=== THE TASK ===
Your task is to restate the data word for word.

=== SUPPLIED DATA ===
==========

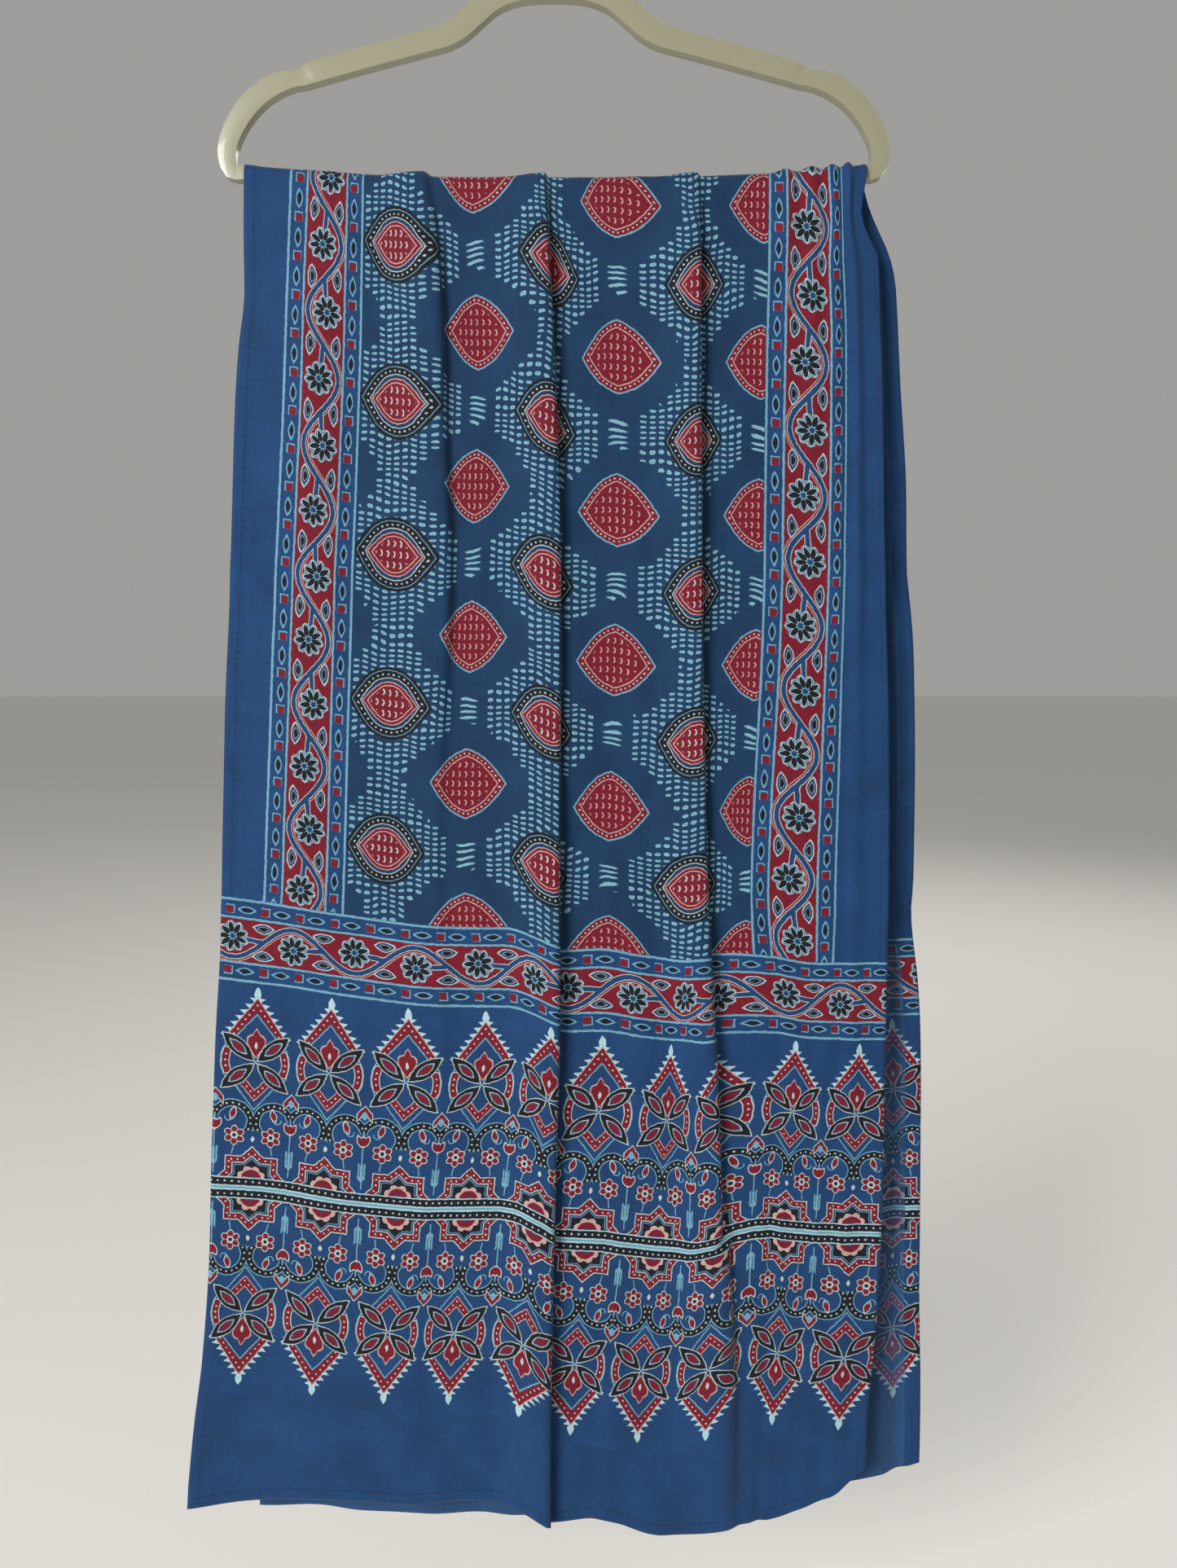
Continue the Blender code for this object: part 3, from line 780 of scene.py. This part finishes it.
def lens(across, along):
    """Nested shapes pointed at both ends: this is one where across plus along squared is one."""
    return (across + Wire.maths("SQRT", across * across + (along * 2.0) ** 2.0)) * 0.5


DASH_BLUE = dye(116, 160, 174)


def field_print():
    u, v = printed_at()
    # The field's ground, also inside the eyes, is indigo with painted shade laid in.
    ground = mottled(FIELD_INDIGO_AND_SHADE)
    eye_u = repeat(u, 117.5, 121.5)
    eye_v = repeat(v, 50.0, 100.8)
    red_u = 60.75 - eye_u
    red_v = 50.4 - eye_v

    # Rows of short dashes fill the ground between plain voids. Between the eyes they run together in bundles.
    drift = Wire.node("TexNoise", {"noise_dimensions": "2D"}, {"Vector": print_place(), "Scale": 0.05, "Detail": 0.0})
    in_bundle = Wire.maths("LESS_THAN", red_u, 13.87)
    dash_v = around(v + (drift - 0.5) * 7.0, 0.6, 4.383)
    dash_u = around(eye_u, 0, 6.25)
    void_u = (60.75 - (eye_u - dash_u)) * ~in_bundle
    void_v = 50.4 - repeat(v - dash_v, 50.0, 100.8)
    void_edge = (void_u / 48.5) ** 1.5 + (void_v / 41.0) ** 1.5
    dash_u = dash_u + in_bundle * (red_u * 0.31 - dash_u)
    dash = (abs(dash_u / 2.05) ** 2.6 + abs(dash_v / 0.95) ** 2.6) ** 0.385
    dashes = below(dash, 1, 0.3) & Wire.maths("GREATER_THAN", void_edge, 1.0)
    ground = paint(ground, DASH_BLUE, dashes)
    ground = paint(ground, dye(84, 128, 156), below(dash, 0.36, 0.5) & ~in_bundle & dashes)

    # The eye
    eye = pointed(eye_u, eye_v, 24.8, 30.0, 0.70)
    core = pointed(eye_u, eye_v, 14.8, 19.9, 0.85)
    turn = Wire.maths("ARCTAN2", eye_v, eye_u)
    ground = rings(ground, eye, (
        (1.00, BLACK), (0.915, PALE_BLUE), (0.897, BLACK), (0.712, CHALK), (0.690, FIELD_INDIGO_AND_SHADE),
    ), 0.014)
    ground = rings(ground, core, ((1.00, PINKISH), (0.96, MADDER), (0.84, PINKISH), (0.795, MADDER)), 0.024)
    ground = paint(ground, CHALK, ring_dots(eye, turn, 0.80, 26, 8, 0.62))
    marks = crescents(around(u, 117.5, 121.5) + 0.4, eye_v, 4.6, 7.2, 1.2, 2.1)
    ground = paint(ground, CHALK, marks & below(core, 0.70, 0.03))

    # The red motif
    red = pointed(red_u, red_v, 22.6, 29.2, 0.82) * pointed(red_v, red_u, 1.0, 1.09, 0.60) / length(red_u, red_v)
    turn = Wire.maths("ARCTAN2", red_v, red_u)
    ground = rings(ground, red, ((1.00, PALE_BLUE), (0.955, MADDER), (0.79, PINKISH), (0.76, MADDER)), 0.016)
    ground = paint(ground, CHALK, ring_dots(red, turn, 0.868, 25, 9, 0.6))
    marks = crescents(around(u, 178.25, 121.5) + 0.6, red_v, 5.0, 6.6, 1.25, 1.9)
    return paint(ground, PINKISH, marks & below(red, 0.66, 0.02))


BLUE_CHALK = dye(156, 186, 194)


def border_print():
    s, t = printed_at()
    middle = t - 29.9
    ground = mottled(INDIGO)

    # A chain of small squares and spindles runs down either side.
    side = abs(middle)
    chain_t = side - 22.0
    square_s = around(s, 4.0, 25.4)
    spindle_s = around(s, 15.7, 25.4)
    square = abs(square_s) | abs(chain_t)
    ground = paint(ground, PALE_BLUE, band(square, 2.75, 0.40, 0.35))
    ground = paint(ground, MADDER, below(abs(square_s + 0.7) | abs(chain_t + 0.5), 2.5, 0.3))
    spindle = lens(abs(chain_t) / 2.6, spindle_s / 6.8)
    ground = rings(ground, spindle, ((1.00, PALE_BLUE), (0.72, INDIGO), (0.56, BLACK)), 0.08)

    # The red vine band, between pale stripes
    ground = paint(ground, MADDER, below(side, 15.2, 0.3))
    pitch = 44.0
    phase = (s - 6.0) * (math.pi / pitch)
    wave = Wire.maths("COSINE", phase)
    slope = Wire.maths("SINE", phase)
    stem = (middle - wave * 12.3) / length(slope * 0.88, 1.0)
    flower_s = around(s, 6.0, pitch)
    stalk = abs(middle + wave * 1.4) | (abs(flower_s - 14.0) - 6.0)
    ground = paint(ground, PINKISH, band(stem, 3.3, 0.26, 0.3))
    leaf_t = side - 9.6
    leaf_s = repeat(s, 6.0 + pitch / 2, pitch)
    leaf = lens(abs(leaf_t - leaf_s * 0.12) / 3.4, leaf_s / 7.6)
    ground = rings(ground, leaf, ((1.08, CHALK), (0.90, INDIGO), (0.56, CHALK), (0.50, BLACK)), 0.08)
    line = abs(stem) & stalk
    ground = rings(ground, line, ((2.05, CHALK), (1.55, INDIGO)), 0.3)

    # A flower in each bend, set a little away from the stem
    flower_t = middle + wave * 2.6
    radius = length(flower_s, flower_t)
    turn = Wire.maths("ARCTAN2", flower_t, flower_s)
    petals = 9
    petal = (Wire.maths("FRACT", turn * (petals / math.tau)) - 0.5) * (math.tau / petals)
    across = petal * radius
    lobe = ellipse(radius - 8.4, across, 2.7, 3.2)
    lobes = below(lobe, 1.0, 0.12) | below(radius, 8.2, 0.3)
    ground = paint(ground, BLUE_CHALK, lobes)
    ground = paint(ground, INDIGO, below(lobe, 0.84, 0.12) | (below(radius, 8.0, 0.3) & below(abs(across), 2.5, 0.3)))
    core = lens(abs(across) / 2.0, (radius - 6.2) / 4.6)
    ground = rings(ground, core, ((1.16, BLUE_CHALK), (0.94, BLACK)), 0.12)
    ground = rings(ground, radius, ((2.4, PALE_BLUE), (1.9, INDIGO)), 0.3)

    ground = paint(ground, PALE_BLUE, band(side, 16.1, 0.75, 0.3))
    return paint(ground, PALE_BLUE, band(side, 28.8, 0.85, 0.3))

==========

=== RESULT ===
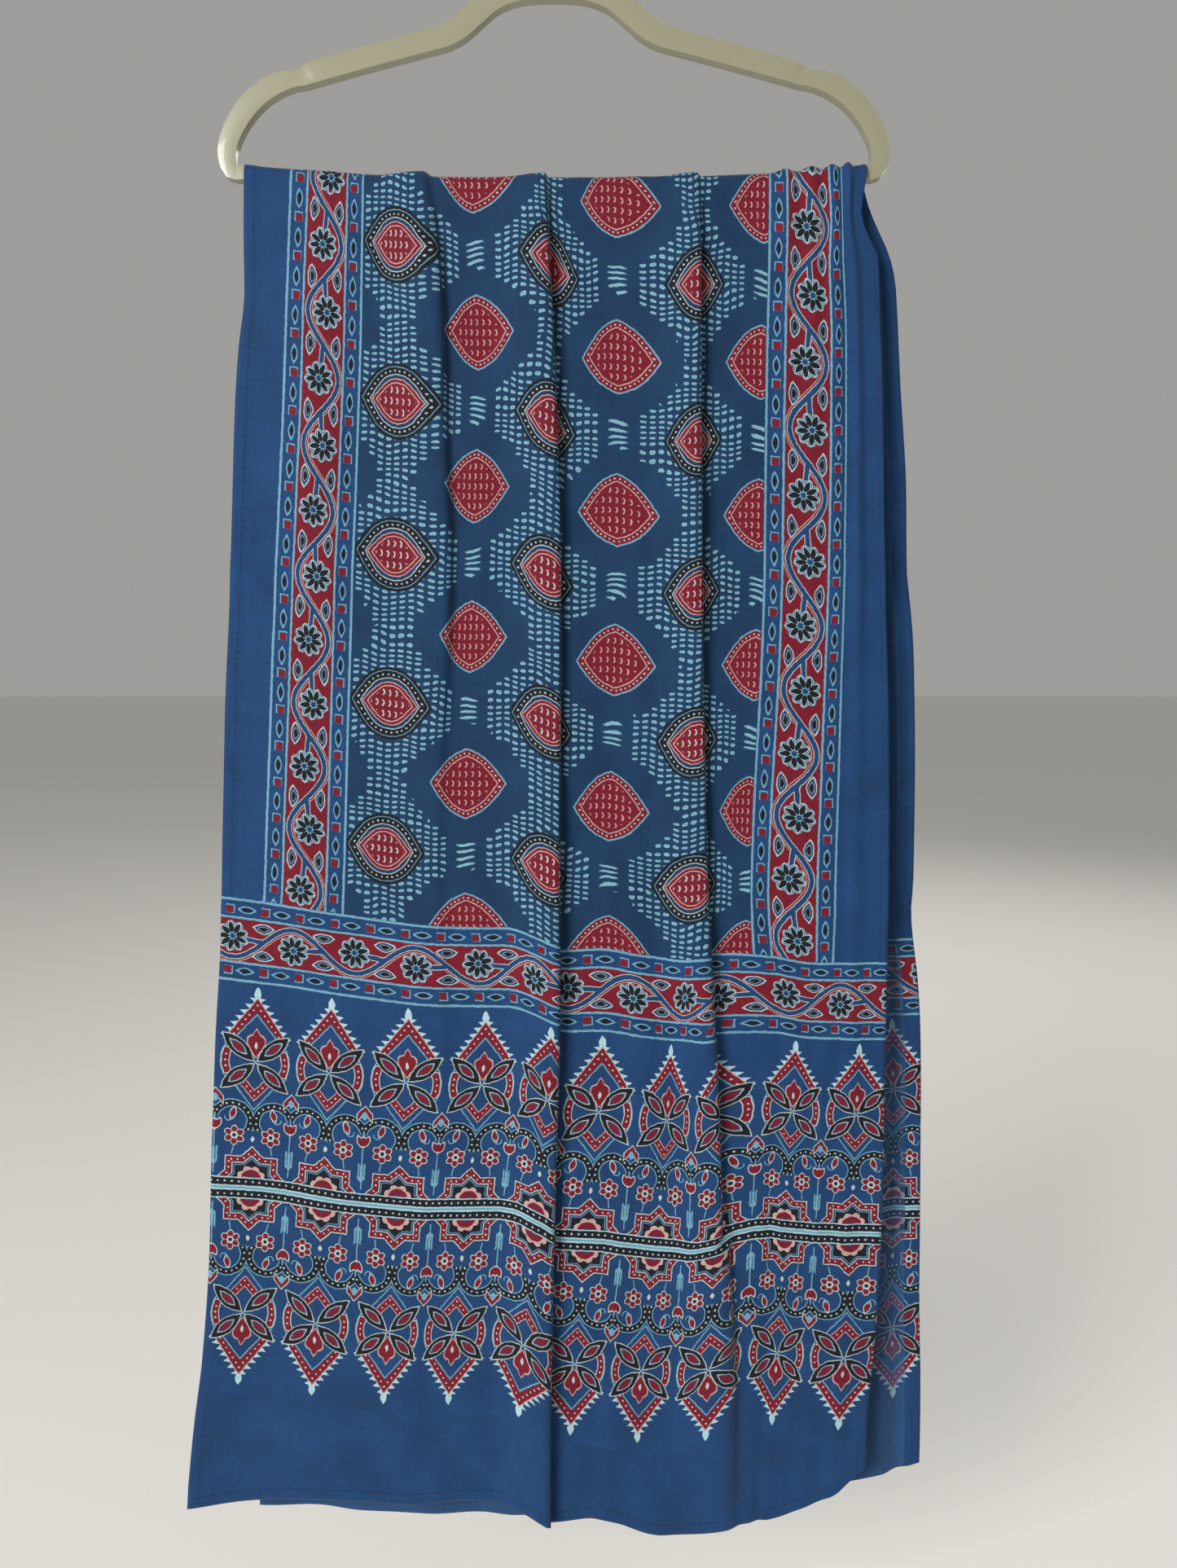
Continue the Blender code for this object: part 3, from line 780 of scene.py. This part finishes it.
def lens(across, along):
    """Nested shapes pointed at both ends: this is one where across plus along squared is one."""
    return (across + Wire.maths("SQRT", across * across + (along * 2.0) ** 2.0)) * 0.5


DASH_BLUE = dye(116, 160, 174)


def field_print():
    u, v = printed_at()
    # The field's ground, also inside the eyes, is indigo with painted shade laid in.
    ground = mottled(FIELD_INDIGO_AND_SHADE)
    eye_u = repeat(u, 117.5, 121.5)
    eye_v = repeat(v, 50.0, 100.8)
    red_u = 60.75 - eye_u
    red_v = 50.4 - eye_v

    # Rows of short dashes fill the ground between plain voids. Between the eyes they run together in bundles.
    drift = Wire.node("TexNoise", {"noise_dimensions": "2D"}, {"Vector": print_place(), "Scale": 0.05, "Detail": 0.0})
    in_bundle = Wire.maths("LESS_THAN", red_u, 13.87)
    dash_v = around(v + (drift - 0.5) * 7.0, 0.6, 4.383)
    dash_u = around(eye_u, 0, 6.25)
    void_u = (60.75 - (eye_u - dash_u)) * ~in_bundle
    void_v = 50.4 - repeat(v - dash_v, 50.0, 100.8)
    void_edge = (void_u / 48.5) ** 1.5 + (void_v / 41.0) ** 1.5
    dash_u = dash_u + in_bundle * (red_u * 0.31 - dash_u)
    dash = (abs(dash_u / 2.05) ** 2.6 + abs(dash_v / 0.95) ** 2.6) ** 0.385
    dashes = below(dash, 1, 0.3) & Wire.maths("GREATER_THAN", void_edge, 1.0)
    ground = paint(ground, DASH_BLUE, dashes)
    ground = paint(ground, dye(84, 128, 156), below(dash, 0.36, 0.5) & ~in_bundle & dashes)

    # The eye
    eye = pointed(eye_u, eye_v, 24.8, 30.0, 0.70)
    core = pointed(eye_u, eye_v, 14.8, 19.9, 0.85)
    turn = Wire.maths("ARCTAN2", eye_v, eye_u)
    ground = rings(ground, eye, (
        (1.00, BLACK), (0.915, PALE_BLUE), (0.897, BLACK), (0.712, CHALK), (0.690, FIELD_INDIGO_AND_SHADE),
    ), 0.014)
    ground = rings(ground, core, ((1.00, PINKISH), (0.96, MADDER), (0.84, PINKISH), (0.795, MADDER)), 0.024)
    ground = paint(ground, CHALK, ring_dots(eye, turn, 0.80, 26, 8, 0.62))
    marks = crescents(around(u, 117.5, 121.5) + 0.4, eye_v, 4.6, 7.2, 1.2, 2.1)
    ground = paint(ground, CHALK, marks & below(core, 0.70, 0.03))

    # The red motif
    red = pointed(red_u, red_v, 22.6, 29.2, 0.82) * pointed(red_v, red_u, 1.0, 1.09, 0.60) / length(red_u, red_v)
    turn = Wire.maths("ARCTAN2", red_v, red_u)
    ground = rings(ground, red, ((1.00, PALE_BLUE), (0.955, MADDER), (0.79, PINKISH), (0.76, MADDER)), 0.016)
    ground = paint(ground, CHALK, ring_dots(red, turn, 0.868, 25, 9, 0.6))
    marks = crescents(around(u, 178.25, 121.5) + 0.6, red_v, 5.0, 6.6, 1.25, 1.9)
    return paint(ground, PINKISH, marks & below(red, 0.66, 0.02))


BLUE_CHALK = dye(156, 186, 194)


def border_print():
    s, t = printed_at()
    middle = t - 29.9
    ground = mottled(INDIGO)

    # A chain of small squares and spindles runs down either side.
    side = abs(middle)
    chain_t = side - 22.0
    square_s = around(s, 4.0, 25.4)
    spindle_s = around(s, 15.7, 25.4)
    square = abs(square_s) | abs(chain_t)
    ground = paint(ground, PALE_BLUE, band(square, 2.75, 0.40, 0.35))
    ground = paint(ground, MADDER, below(abs(square_s + 0.7) | abs(chain_t + 0.5), 2.5, 0.3))
    spindle = lens(abs(chain_t) / 2.6, spindle_s / 6.8)
    ground = rings(ground, spindle, ((1.00, PALE_BLUE), (0.72, INDIGO), (0.56, BLACK)), 0.08)

    # The red vine band, between pale stripes
    ground = paint(ground, MADDER, below(side, 15.2, 0.3))
    pitch = 44.0
    phase = (s - 6.0) * (math.pi / pitch)
    wave = Wire.maths("COSINE", phase)
    slope = Wire.maths("SINE", phase)
    stem = (middle - wave * 12.3) / length(slope * 0.88, 1.0)
    flower_s = around(s, 6.0, pitch)
    stalk = abs(middle + wave * 1.4) | (abs(flower_s - 14.0) - 6.0)
    ground = paint(ground, PINKISH, band(stem, 3.3, 0.26, 0.3))
    leaf_t = side - 9.6
    leaf_s = repeat(s, 6.0 + pitch / 2, pitch)
    leaf = lens(abs(leaf_t - leaf_s * 0.12) / 3.4, leaf_s / 7.6)
    ground = rings(ground, leaf, ((1.08, CHALK), (0.90, INDIGO), (0.56, CHALK), (0.50, BLACK)), 0.08)
    line = abs(stem) & stalk
    ground = rings(ground, line, ((2.05, CHALK), (1.55, INDIGO)), 0.3)

    # A flower in each bend, set a little away from the stem
    flower_t = middle + wave * 2.6
    radius = length(flower_s, flower_t)
    turn = Wire.maths("ARCTAN2", flower_t, flower_s)
    petals = 9
    petal = (Wire.maths("FRACT", turn * (petals / math.tau)) - 0.5) * (math.tau / petals)
    across = petal * radius
    lobe = ellipse(radius - 8.4, across, 2.7, 3.2)
    lobes = below(lobe, 1.0, 0.12) | below(radius, 8.2, 0.3)
    ground = paint(ground, BLUE_CHALK, lobes)
    ground = paint(ground, INDIGO, below(lobe, 0.84, 0.12) | (below(radius, 8.0, 0.3) & below(abs(across), 2.5, 0.3)))
    core = lens(abs(across) / 2.0, (radius - 6.2) / 4.6)
    ground = rings(ground, core, ((1.16, BLUE_CHALK), (0.94, BLACK)), 0.12)
    ground = rings(ground, radius, ((2.4, PALE_BLUE), (1.9, INDIGO)), 0.3)

    ground = paint(ground, PALE_BLUE, band(side, 16.1, 0.75, 0.3))
    return paint(ground, PALE_BLUE, band(side, 28.8, 0.85, 0.3))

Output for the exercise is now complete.